At the forensics tables, auditors took a photo of each ballot using a camera suspended by a frame, then passed the ballot to someone operating a lightbox with four microscope cameras attached. This was a huge deviation from the norm. Usually, all equipment that election officials use to handle a ballot—from creating to scanning to tallying it—has been federally tested and certified; often, states will conduct further tests before their jurisdictions accept the machines.
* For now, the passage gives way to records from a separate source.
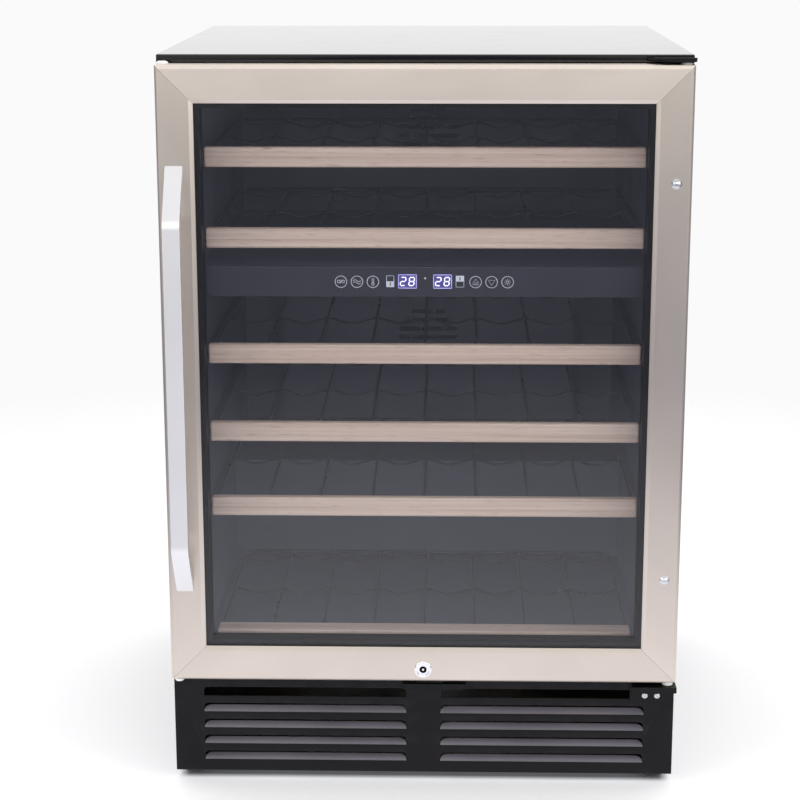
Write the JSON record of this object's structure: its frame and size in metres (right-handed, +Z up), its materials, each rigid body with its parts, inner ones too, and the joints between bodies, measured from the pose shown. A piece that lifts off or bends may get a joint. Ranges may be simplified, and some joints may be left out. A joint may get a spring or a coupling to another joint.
{
  "type": "wine cooler",
  "caption": "Undercounter wine cooler with two temperature zones behind one steel-framed glass door, wooden-fronted sliding shelves and a louvred plinth.",
  "frame": {"origin": "on the floor under the middle of the bounding box, handle included", "axes": "+Z up, +X to the right of somebody facing the door, and the door faces -Y"},
  "size_m": [0.595, 0.638, 0.864],
  "materials": {
    "painted_steel": "satin",
    "gloss_top": "gloss",
    "zinc_steel": "satin",
    "foam": "matte",
    "liner": "satin",
    "fascia": "gloss",
    "key": "gloss",
    "fan": "satin",
    "coil": "satin",
    "lamp": "satin",
    "compressor_paint": "gloss",
    "condenser_wire": "satin",
    "grille": "satin",
    "bracket": "satin",
    "door_steel": "satin",
    "door_glass": "polished",
    "door_plastic": "satin",
    "gasket": "matte",
    "handle_metal": "satin",
    "lock_chrome": "polished",
    "lock_zinc": "satin",
    "shelf_wood": "satin",
    "shelf_wire": "gloss",
    "foot_rubber": "matte",
    "gland_rubber": "matte"
  },
  "bodies": {
    "cabinet": {"left_side_panel": "painted_steel", "right_side_panel": "painted_steel", "back_panel": "painted_steel", "condenser_fan_shroud": "painted_steel", "top_panel": "gloss_top", "base_pan": "zinc_steel", "insulation_foam": "foam", "inner_liner": "liner", "zone_divider": "liner", "upper_duct_cover": "liner", "lower_duct_cover": "liner", "control_fascia": "fascia", "upper_evaporator": "coil", "lower_evaporator": "coil", "upper_light_bar": "lamp", "lower_light_bar": "lamp", "compressor": "compressor_paint", "condenser": "condenser_wire", "cord_gland": "gland_rubber", "front_grille": "grille", "upper_hinge_bracket": "bracket", "lower_hinge_bracket": "bracket", "lock_strike": "bracket", "floor_shelf_front": "shelf_wood", "floor_shelf_rack": "shelf_wire"},
    "door": {"door_top_rail": "door_steel", "door_bottom_rail": "door_steel", "door_left_stile": "door_steel", "door_right_stile": "door_steel", "outer_glass": "door_glass", "inner_glass": "door_glass", "glass_spacer": "door_plastic", "door_inner_frame": "door_plastic", "door_gasket": "gasket", "door_handle": "handle_metal"},
    "lock": {"lock_barrel": "lock_chrome", "lock_cam": "lock_zinc"},
    "top_shelf": {"top_shelf_front": "shelf_wood", "top_shelf_rack": "shelf_wire"},
    "second_shelf": {"second_shelf_front": "shelf_wood", "second_shelf_rack": "shelf_wire"},
    "third_shelf": {"third_shelf_front": "shelf_wood", "third_shelf_rack": "shelf_wire"},
    "fourth_shelf": {"fourth_shelf_front": "shelf_wood", "fourth_shelf_rack": "shelf_wire"},
    "fifth_shelf": {"fifth_shelf_front": "shelf_wood", "fifth_shelf_rack": "shelf_wire"},
    "scale_button": {"scale_key": "key"},
    "fan_button": {"fan_key": "key"},
    "temperature_button": {"temperature_key": "key"},
    "up_button": {"up_key": "key"},
    "down_button": {"down_key": "key"},
    "light_button": {"light_key": "key"},
    "upper_blower": {"upper_fan": "fan"},
    "lower_blower": {"lower_fan": "fan"},
    "condenser_blower": {"condenser_fan": "fan"},
    "front_left_leveller": {"front_left_foot": "foot_rubber"},
    "front_right_leveller": {"front_right_foot": "foot_rubber"},
    "rear_left_leveller": {"rear_left_foot": "foot_rubber"},
    "rear_right_leveller": {"rear_right_foot": "foot_rubber"}
  },
  "joints": [
    {"name": "door_hinge", "type": "hinge", "parent": "cabinet", "child": "door", "pos_m": [0.287, -0.261, 0.498], "axis": [0, 0, 1], "range_deg": [0, 115]},
    {"name": "lock_turn", "type": "hinge", "parent": "door", "child": "lock", "pos_m": [0, -0.281, 0.157], "axis": [0, 1, 0], "range_deg": [0, 90]},
    {"name": "top_shelf_slide", "type": "slide", "parent": "cabinet", "child": "top_shelf", "axis": [0, -1, 0], "range_m": [0, 0.116]},
    {"name": "second_shelf_slide", "type": "slide", "parent": "cabinet", "child": "second_shelf", "axis": [0, -1, 0], "range_m": [0, 0.116]},
    {"name": "third_shelf_slide", "type": "slide", "parent": "cabinet", "child": "third_shelf", "axis": [0, -1, 0], "range_m": [0, 0.116]},
    {"name": "fourth_shelf_slide", "type": "slide", "parent": "cabinet", "child": "fourth_shelf", "axis": [0, -1, 0], "range_m": [0, 0.116]},
    {"name": "fifth_shelf_slide", "type": "slide", "parent": "cabinet", "child": "fifth_shelf", "axis": [0, -1, 0], "range_m": [0, 0.116]},
    {"name": "scale_key_press", "type": "slide", "parent": "cabinet", "child": "scale_button", "axis": [0, 1, 0], "range_m": [0, 0.0008], "stiffness_N_per_m": 400},
    {"name": "fan_key_press", "type": "slide", "parent": "cabinet", "child": "fan_button", "axis": [0, 1, 0], "range_m": [0, 0.0008], "stiffness_N_per_m": 400},
    {"name": "temperature_key_press", "type": "slide", "parent": "cabinet", "child": "temperature_button", "axis": [0, 1, 0], "range_m": [0, 0.0008], "stiffness_N_per_m": 400},
    {"name": "up_key_press", "type": "slide", "parent": "cabinet", "child": "up_button", "axis": [0, 1, 0], "range_m": [0, 0.0008], "stiffness_N_per_m": 400},
    {"name": "down_key_press", "type": "slide", "parent": "cabinet", "child": "down_button", "axis": [0, 1, 0], "range_m": [0, 0.0008], "stiffness_N_per_m": 400},
    {"name": "light_key_press", "type": "slide", "parent": "cabinet", "child": "light_button", "axis": [0, 1, 0], "range_m": [0, 0.0008], "stiffness_N_per_m": 400},
    {"name": "upper_fan_spin", "type": "hinge", "parent": "cabinet", "child": "upper_blower", "pos_m": [0, 0.244, 0.723], "axis": [0, 1, 0], "continuous": true},
    {"name": "lower_fan_spin", "type": "hinge", "parent": "cabinet", "child": "lower_blower", "pos_m": [0, 0.244, 0.446], "axis": [0, 1, 0], "continuous": true},
    {"name": "condenser_fan_spin", "type": "hinge", "parent": "cabinet", "child": "condenser_blower", "pos_m": [-0.05, 0.237, 0.084], "axis": [1, 0, 0], "continuous": true},
    {"name": "front_left_foot_screw", "type": "slide", "parent": "cabinet", "child": "front_left_leveller", "axis": [0, 0, -1], "range_m": [0, 0.02]},
    {"name": "front_right_foot_screw", "type": "slide", "parent": "cabinet", "child": "front_right_leveller", "axis": [0, 0, -1], "range_m": [0, 0.02]},
    {"name": "rear_left_foot_screw", "type": "slide", "parent": "cabinet", "child": "rear_left_leveller", "axis": [0, 0, -1], "range_m": [0, 0.02]},
    {"name": "rear_right_foot_screw", "type": "slide", "parent": "cabinet", "child": "rear_right_leveller", "axis": [0, 0, -1], "range_m": [0, 0.02]}
  ],
  "couplings": [
    {"joint": "top_shelf_slide", "follows": "door_hinge", "m_per_rad": 0.0573},
    {"joint": "second_shelf_slide", "follows": "door_hinge", "m_per_rad": 0.0573},
    {"joint": "third_shelf_slide", "follows": "door_hinge", "m_per_rad": 0.0573},
    {"joint": "fourth_shelf_slide", "follows": "door_hinge", "m_per_rad": 0.0573},
    {"joint": "fifth_shelf_slide", "follows": "door_hinge", "m_per_rad": 0.0573}
  ]
}
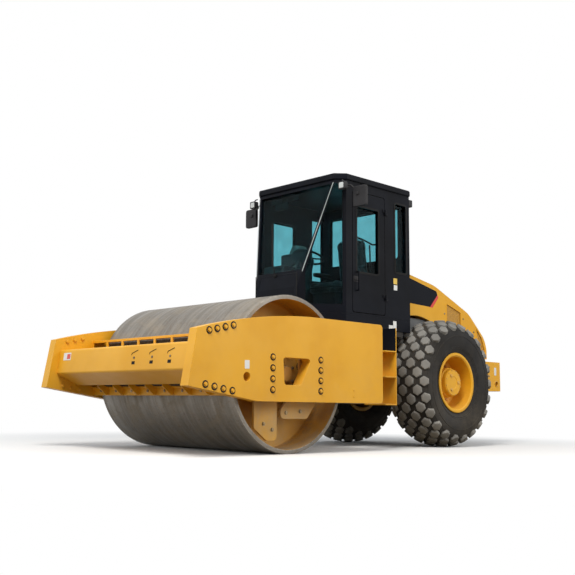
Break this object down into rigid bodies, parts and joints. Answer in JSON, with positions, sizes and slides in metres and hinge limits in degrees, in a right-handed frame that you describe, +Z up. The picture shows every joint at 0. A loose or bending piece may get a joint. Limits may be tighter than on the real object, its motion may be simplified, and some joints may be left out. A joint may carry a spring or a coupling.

It jarred me to see volunteers using this untested, uncertified equipment on ballots, claiming that the images would be used at some point in the future for an electronic re-tally.

  • Morrell was also distraught about shifting procedures—they would change “almost daily,” despite the fact that the consistency required by a legitimate audit should preclude any shifts in practices in the middle of the process.

This is not an audit.

  • Also, now Maricopa County has to buy new voting machines.
    • Because this “Cyber Ninjas” firm is actually a bunch of pro-Trump conservatives doing Tae Bo in footie pajamas, Secretary of State Katie Hobbs has “grave concerns regarding the the security and integrity of these machines,” saying that the chain of custody had been irrevocably “compromised.”
      • Consequently, she’s decided that any voting machines that have been in Cyber Ninjas’ spectacularly incapable hands are no longer safe to use in future elections, which seems extremely fair.
  • Additionally, the GOP-controlled Maricopa County Board of Supervisors is now publicly feuding with the GOP-controlled Arizona state Senate over this debacle, so that’s fun and will no doubt lead to a constructive resolutio

… sorry I’m laughing too hard to finish writing that sentence

Stay tuned!

America: And finally, let’s wrap with a little bit of good special election news.

Welp, that’s a wrap for this week. Time to don a Raspberry Beret and peel out in my Little Red Corvette (lol jk it’s an old Corolla).

Go on, though—U Got the Look, so rock those Diamonds and Pearls and, if you’re vaccinated, find somebody to Kiss.

Regardless, you should go ahead and Gett Off early. Just print this out and show it to your boss, she’ll probably say, “Take Me With You.”